Sunday, December 20, 2015

Smoothing white paint on the uneven baseboards



Smoothing white paint on the uneven baseboards of the silent old house this afternoon, I crouch low to the freshly-installed floor, knees aching with this work, and I can smell the fragrance of the fresh cuts in the wood planks we've just installed. Ninety-two years this mill worker's cottage has been here, sheltering the same family generation after generation and witnessing their births, deaths, Christmases, lovemakings, sorrows, comings, goings. Now we are here, strangers to its walls. We want to be friends. This renovation is mostly preservation, a healing of some wounds, and we run our hands over all its home-made surfaces, marveling at the house's refusal to achieve a real right angle anywhere.
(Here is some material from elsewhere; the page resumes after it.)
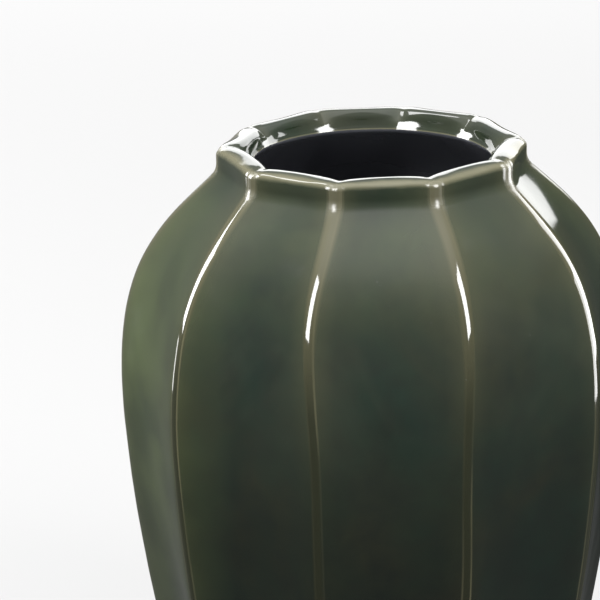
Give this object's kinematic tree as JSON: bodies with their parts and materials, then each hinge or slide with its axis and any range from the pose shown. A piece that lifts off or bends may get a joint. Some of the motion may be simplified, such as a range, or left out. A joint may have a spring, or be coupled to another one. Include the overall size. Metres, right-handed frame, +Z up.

Ancestors not mine observe me. I beg their pardon when I have to remove a handmade cupboard to get the 'fridge in, I apologize under my breath as I carefully store the pieces of it in the shed. Painted wood, sage green. There are three chimneys in the house's thousand square feet, one now entombed in the center of the house, one waiting to become part of a kitchen exhaust system, and one big old stone hearth still wondering if we are going to unstop its mouth or not. When we made space for the washer dryer in a closet, a letter and a photograph fluttered from the ceiling where they had lain quietly for sixty-two years. The walls are ready to tell story.